As a card-carrying linguist, I do of course agree with Geoff Pullum's objections to Grammar Gotcha and other language games that pedants play. But in the spirit of full disclosure, I have to admit that I still urge my students to follow some old prescriptive rules that are on their way to extinction but not yet quite dead. Here, for instance, is the paragraph on singular they from a writing handout that I give my students before they start handing in essays:
In colloquial American English speech, the use of a plural pronoun they or their or them with a singular referent sounds fine to most speakers. But in formal prose, it's still a mistake. So instead of writing A person hates it when you insult them, write either People hate it when you insult them (plural referent people, plural pronoun) or A person hates it when you insult him/her (singular referent person, singular---but clunky-sounding---pronoun him/her).
When I go over the handout in class, I explain what I mean by "mistake" in this context: it means that some people who read what you write will judge you negatively if you use prescriptively-frowned-on things like singular they, and---all other things being equal---this could conceivably tip the balance in favor of another candidate for a job or for a place in a selective graduate program, or in favor of a competitor's product.

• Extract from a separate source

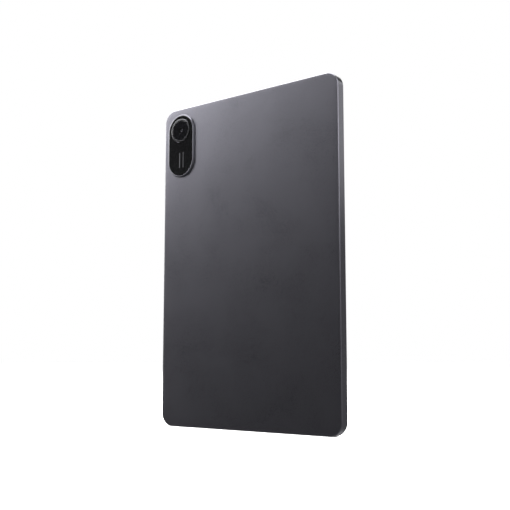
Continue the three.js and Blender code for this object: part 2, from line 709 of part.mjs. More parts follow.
const FRONT_MODULE = { width: 4.4, height: 6.6, depth: [1.45, 5.6], barrel: 1.6, barrelFront: 0.85 };
add(
  "front_camera",
  joined(
    block(
      around(FRONT_CAMERA.x, FRONT_MODULE.width),
      FRONT_MODULE.depth,
      around(FRONT_CAMERA.z, FRONT_MODULE.height),
    ),
    cylinder(FRONT_MODULE.barrel, "y", FRONT_MODULE.barrelFront, FRONT_MODULE.depth[0] + 0.1, frontCameraAt, 24),
  ),
  "blackMetal",
);
const SENSOR = { x: [77, 79], depth: [0.9, 1.7], z: [137, 140] };
add("light_sensor", block(SENSOR.x, SENSOR.depth, SENSOR.z), "chip");

// ---- Power key on the top edge, volume rocker on the right edge, their switches and flex ----

const keyDepth = around(FEATURE_DEPTH, FLANGE_WIDTH);
const plungerDepth = around(FEATURE_DEPTH, 1.2);
const switchDepth = around(FEATURE_DEPTH, 1.6);
const keyEdge = bevelled(KEY_EDGE, KEY_EDGE, 2);
const PLUNGER_LENGTH = 2;
const SWITCH_LENGTH = 4;
const DOME_RADIUS = 0.6;

const POWER_SWITCH_Z = [249.6, 250.3];
const powerCap = capsule(POWER_LENGTH, KEY_WIDTH, POWER_X, FEATURE_DEPTH, "first");
const powerFlange = [WALL_TOP_Z - 1.5, WALL_TOP_Z - 0.5];
add(
  "power_button",
  joined(
    extruded(powerCap, "z", powerFlange[0] + 0.4, HEIGHT + KEY_PROUD, keyEdge),
    block(around(POWER_X, POWER_LENGTH + 2 * FLANGE_REACH), keyDepth, powerFlange),
    block(around(POWER_X, PLUNGER_LENGTH), plungerDepth, [powerFlange[0] - 0.6, powerFlange[0] + 0.1]),
  ),
  "anodised",
);
add(
  "power_switch",
  joined(
    block(around(POWER_X, SWITCH_LENGTH), switchDepth, POWER_SWITCH_Z),
    cylinder(
      DOME_RADIUS,
      "z",
      POWER_SWITCH_Z[1] - 0.1,
      POWER_SWITCH_Z[1] + 0.2,
      [POWER_X, FEATURE_DEPTH],
      12,
    ),
  ),
  "steel",
);

const VOLUME_SWITCH_X = [78.2, 78.95];
const volumeCap = capsule(VOLUME_LENGTH, KEY_WIDTH, FEATURE_DEPTH, VOLUME_Z);
const volumeFlange = [WALL_X - 1.3, WALL_X - 0.35];
const plungers = [-SWITCH_OFFSET, SWITCH_OFFSET].map((offset) =>
  block(
    [volumeFlange[0] - 0.5, volumeFlange[0] + 0.05],
    plungerDepth,
    around(VOLUME_Z + offset, PLUNGER_LENGTH),
  ),
);
add(
  "volume_rocker",
  joined(
    extruded(volumeCap, "x", volumeFlange[0] + 0.45, SIDE_X + KEY_PROUD, keyEdge),
    block(volumeFlange, keyDepth, around(VOLUME_Z, VOLUME_LENGTH + 2 * FLANGE_REACH)),
    ...plungers,
  ),
  "anodised",
);
for (const [name, offset] of [["up", SWITCH_OFFSET], ["down", -SWITCH_OFFSET]]) {
  const z = VOLUME_Z + offset;
  add(
    `volume_${name}_switch`,
    joined(
      block(VOLUME_SWITCH_X, switchDepth, around(z, SWITCH_LENGTH)),
      cylinder(DOME_RADIUS, "x", VOLUME_SWITCH_X[1] - 0.05, VOLUME_SWITCH_X[1] + 0.35, [FEATURE_DEPTH, z], 12),
    ),
    "steel",
  );
}

// The keys' flex as (x, z): under the power switch, round the corner, and down behind the volume switches.
const KEY_FLEX_THICKNESS = 0.25;
const keyFlexRoute = [
  [56, 249.25],
  [70.5, 249.25],
  [75.2, 246.2],
  [77.6, 241.5],
  [77.6, 204],
];
add("key_flex", layer(strip(keyFlexRoute, KEY_FLEX_THICKNESS), switchDepth), "flex");

// ---- Memory card tray, its reader, and the pin-operated ejector ----

const TRAY = { back: 62.5, width: 13.6, thickness: 1, z: TRAY_Z - 0.2 };
const CARD = { width: 11.2, border: 2, floor: FEATURE_DEPTH + 0.25 };
const trayCap = capsule(TRAY_LENGTH, KEY_WIDTH, FEATURE_DEPTH, TRAY_Z);
const trayDepth = around(FEATURE_DEPTH, TRAY.thickness);
add(
  "card_tray",
  without(
    joined(
      extruded(trayCap, "x", WALL_X - 0.3, SIDE_X - 0.04),
      block([TRAY.back, WALL_X - 0.1], trayDepth, around(TRAY.z, TRAY.width)),
    ),
    block([TRAY.back + CARD.border, WALL_X - 1.8], [3, CARD.floor], around(TRAY.z, CARD.width)),
    cylinder(PIN_HOLE_RADIUS, "x", ...RIGHT_WALL, [FEATURE_DEPTH, PIN_Z], 12),
  ),
  "anodised",
);

const EJECTOR_THICKNESS = 0.8;
const ROD = { x: [61.25, 80.2], width: 1 };
const LEVER = { x: 60.55, z: 46.5, width: 0.9, ends: [39.6, 54.8], hub: 1.1, bore: 0.55, pin: 0.45 };
const leverAt = [LEVER.x, LEVER.z];
const ejectorDepth = around(FEATURE_DEPTH, EJECTOR_THICKNESS);
const throughLever = [ejectorDepth[0] - PAST, ejectorDepth[1] + PAST];
add("eject_rod", block(ROD.x, ejectorDepth, around(PIN_Z, ROD.width)), "steel");
add(
  "eject_lever",
  without(
    joined(
      block(around(LEVER.x, LEVER.width), ejectorDepth, LEVER.ends),
      cylinder(LEVER.hub, "y", ...ejectorDepth, leverAt, 20),
    ),
    cylinder(LEVER.bore, "y", ...throughLever, leverAt, 12),
  ),
  "steel",
);

// The reader is a lid of sheet over the tray's path, open towards the side wall, with the lever's pin in it.
const READER = { x: [57.7, 79.9], depth: [3.2, 5.34], z: [38.1, 55.9], sheet: 0.3, lid: 0.25 };
add(
  "card_reader",
  joined(
    without(
      block(READER.x, READER.depth, READER.z),
      block(
        [READER.x[0] + READER.sheet, READER.x[1] + PAST],
        [READER.depth[0] + READER.lid, READER.depth[1] - READER.lid],
        [READER.z[0] + READER.sheet, READER.z[1] - READER.sheet],
      ),
    ),
    cylinder(LEVER.pin, "y", READER.depth[0] + 0.1, READER.depth[1] - 0.1, leverAt, 12),
  ),
  "steel",
);

export default tablet;
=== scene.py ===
# The looks of the tablet computer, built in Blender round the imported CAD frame.
#
# Everything is in metres, in the CAD frame: +X to the right seen from the screen side, +Y out of the metal
# back, and +Z up. Depth is counted from the front of the glass towards the back, in millimetres.

import json
import math

import bmesh
import bpy
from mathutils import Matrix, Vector


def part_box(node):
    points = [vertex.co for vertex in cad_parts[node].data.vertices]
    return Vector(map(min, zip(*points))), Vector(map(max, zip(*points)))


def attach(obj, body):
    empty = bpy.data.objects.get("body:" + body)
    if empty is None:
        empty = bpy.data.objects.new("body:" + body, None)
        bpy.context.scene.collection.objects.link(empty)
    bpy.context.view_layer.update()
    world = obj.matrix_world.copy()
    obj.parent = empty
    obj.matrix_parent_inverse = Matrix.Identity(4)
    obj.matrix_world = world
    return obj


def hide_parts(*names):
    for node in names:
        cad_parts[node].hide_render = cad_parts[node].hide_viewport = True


MM = 0.001
MAIN = "tablet_body"

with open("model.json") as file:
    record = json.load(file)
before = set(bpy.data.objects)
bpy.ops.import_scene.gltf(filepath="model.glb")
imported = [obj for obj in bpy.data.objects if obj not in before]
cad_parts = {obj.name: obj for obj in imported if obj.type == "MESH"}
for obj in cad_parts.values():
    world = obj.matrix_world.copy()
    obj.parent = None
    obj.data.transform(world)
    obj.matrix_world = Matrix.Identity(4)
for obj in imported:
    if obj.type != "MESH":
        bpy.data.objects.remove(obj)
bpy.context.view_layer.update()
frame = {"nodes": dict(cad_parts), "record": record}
nodes = frame["nodes"]

# ---- Sizes, taken from the frame ----

SHELL_LOW, SHELL_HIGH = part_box("unibody_shell")
FRONT_Y = SHELL_LOW.y
CENTRE_Z = (SHELL_LOW.z + SHELL_HIGH.z) / 2
WIDTH = (SHELL_HIGH.x - SHELL_LOW.x) / MM
HEIGHT = (SHELL_HIGH.z - SHELL_LOW.z) / MM
THICKNESS = (SHELL_HIGH.y - SHELL_LOW.y) / MM
TOP_Z = SHELL_HIGH.z / MM
SIDE_X = SHELL_HIGH.x / MM


def depth_of(node):
    """A node's lowest and highest depth, in mm."""
    low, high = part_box(node)
    return (low.y - FRONT_Y) / MM, (high.y - FRONT_Y) / MM


def middle_of(node):
    """A node's middle as (x, depth, z), in mm."""
    low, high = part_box(node)
    centre = (low + high) / 2
    return centre.x / MM, (centre.y - FRONT_Y) / MM, centre.z / MM


def size_of(node):
    """A node's size along x, depth and z, in mm."""
    low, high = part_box(node)
    return (high - low) / MM


# Shared sizes of the body, in mm.
CORNER_RADIUS = 10.0
SIDE_WALL = 1.6
BACK_WALL = 0.8
EDGE_DROP = 0.55
FRAME_STEP = 0.8
FRAME_FLOOR = 1.3  # depth of the shelf behind the front frame
WINDOW_INSET = 3.0  # how far in from the island's outline the shell is cut open behind it
ISLAND_RIM = 1.15
LENS_HOLE = 6.2  # radius of the hole in the island's floor, for the rear camera
RING_BORE = 6.5
KEY_WIDTH = 2.2
KEY_GAP = 0.2
KEY_ROUND = 0.25
USB_GAP = 0.18
CUT_REACH = 3.0  # how far a side's cutters run inwards
FLANGE_REACH = 1.5  # how far a key's flange runs past each end of its cap
FLANGE_WIDTH = 2.3
MIC_RADIUS = 0.45
PIN_RADIUS = 0.45
GRILLE_SLOTS = 6
GRILLE_PITCH = 3.7
GRILLE_SLOT = (2.6, 1.2)
LENS = middle_of("lens_ring")
LENS_RING_RADIUS = size_of("lens_ring").x / 2
MOUTH = middle_of("usb_c_shell")[1]  # the depth of every slot's middle
POWER_LENGTH = size_of("power_button").x - 2 * FLANGE_REACH
VOLUME_LENGTH = size_of("volume_rocker").z - 2 * FLANGE_REACH
TRAY_LENGTH = size_of("card_tray").z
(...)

Obviously, when there are no longer people in positions of authority who object to prescriptive rules like the prohibition on singular they, there will no longer be a need to warn students against it. Thirty years ago, my writing handout told students to avoid split infinitives; but I deleted that charmingly nutty bit of prescriptivism from the handout when it became clear that it is now dead (in the sense that almost everyone who still objects to split infinitives is now too doddery to be making hiring, admissions, or major purchasing decisions).

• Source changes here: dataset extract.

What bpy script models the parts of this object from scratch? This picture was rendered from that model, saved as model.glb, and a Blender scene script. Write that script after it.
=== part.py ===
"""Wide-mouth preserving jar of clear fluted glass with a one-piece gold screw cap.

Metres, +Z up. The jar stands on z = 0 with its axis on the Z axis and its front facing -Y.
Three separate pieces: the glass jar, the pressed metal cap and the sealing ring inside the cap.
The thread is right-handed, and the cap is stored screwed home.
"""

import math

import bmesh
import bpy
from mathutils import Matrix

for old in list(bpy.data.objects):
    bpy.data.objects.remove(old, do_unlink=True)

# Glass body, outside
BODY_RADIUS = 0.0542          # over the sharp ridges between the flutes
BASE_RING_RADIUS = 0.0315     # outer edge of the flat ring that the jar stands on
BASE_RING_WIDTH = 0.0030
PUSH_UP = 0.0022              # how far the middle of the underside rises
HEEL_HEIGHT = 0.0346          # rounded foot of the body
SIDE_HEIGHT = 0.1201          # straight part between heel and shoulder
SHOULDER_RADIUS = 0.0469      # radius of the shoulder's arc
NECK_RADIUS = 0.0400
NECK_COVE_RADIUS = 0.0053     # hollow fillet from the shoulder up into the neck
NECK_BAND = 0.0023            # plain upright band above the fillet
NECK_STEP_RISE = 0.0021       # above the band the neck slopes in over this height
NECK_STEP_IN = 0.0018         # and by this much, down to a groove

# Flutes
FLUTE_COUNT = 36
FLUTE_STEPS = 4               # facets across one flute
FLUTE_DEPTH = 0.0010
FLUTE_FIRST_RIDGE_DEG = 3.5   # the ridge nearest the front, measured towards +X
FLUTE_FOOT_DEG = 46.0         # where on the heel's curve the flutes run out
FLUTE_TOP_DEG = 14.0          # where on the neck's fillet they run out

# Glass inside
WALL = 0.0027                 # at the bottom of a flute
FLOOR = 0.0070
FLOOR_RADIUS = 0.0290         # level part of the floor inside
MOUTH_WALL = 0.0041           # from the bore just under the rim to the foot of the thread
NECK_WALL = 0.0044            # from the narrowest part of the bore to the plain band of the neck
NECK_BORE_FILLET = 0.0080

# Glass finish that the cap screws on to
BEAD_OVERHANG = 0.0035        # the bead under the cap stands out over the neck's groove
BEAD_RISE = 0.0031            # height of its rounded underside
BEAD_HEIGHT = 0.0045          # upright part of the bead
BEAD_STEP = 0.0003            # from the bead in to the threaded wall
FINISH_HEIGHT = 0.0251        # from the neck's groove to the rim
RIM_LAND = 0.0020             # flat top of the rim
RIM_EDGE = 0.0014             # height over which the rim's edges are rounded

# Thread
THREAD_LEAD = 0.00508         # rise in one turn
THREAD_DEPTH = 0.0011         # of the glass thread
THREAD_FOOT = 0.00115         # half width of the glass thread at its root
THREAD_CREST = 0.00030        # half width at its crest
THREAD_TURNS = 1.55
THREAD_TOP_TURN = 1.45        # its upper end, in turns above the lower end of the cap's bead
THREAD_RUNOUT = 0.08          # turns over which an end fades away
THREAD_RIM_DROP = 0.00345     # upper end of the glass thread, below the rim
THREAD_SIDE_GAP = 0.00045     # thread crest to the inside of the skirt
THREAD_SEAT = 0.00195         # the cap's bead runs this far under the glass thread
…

But I don't think that the rule against singular they has reached that stage. That's why the pseudo-Churchillian quotation that begins "To each there comes in their lifetime..." strikes me, and I bet others too, as jarringly ugly as well as wildly improbable as a product of Churchill's pen. So although I think that the linguistic case is as clear as Geoff claims, and that self-important pundits fully deserve Geoff's witty grammatical put-downs, I also think we're doing a disservice to our students if we don't alert them to the role of linguistic prescriptivism in real life. Those of us who have a lifetime contract in academia (a.k.a. tenure) can afford to thumb our collective nose at silly dying prescriptive rules; our students are taking a real risk if they do so.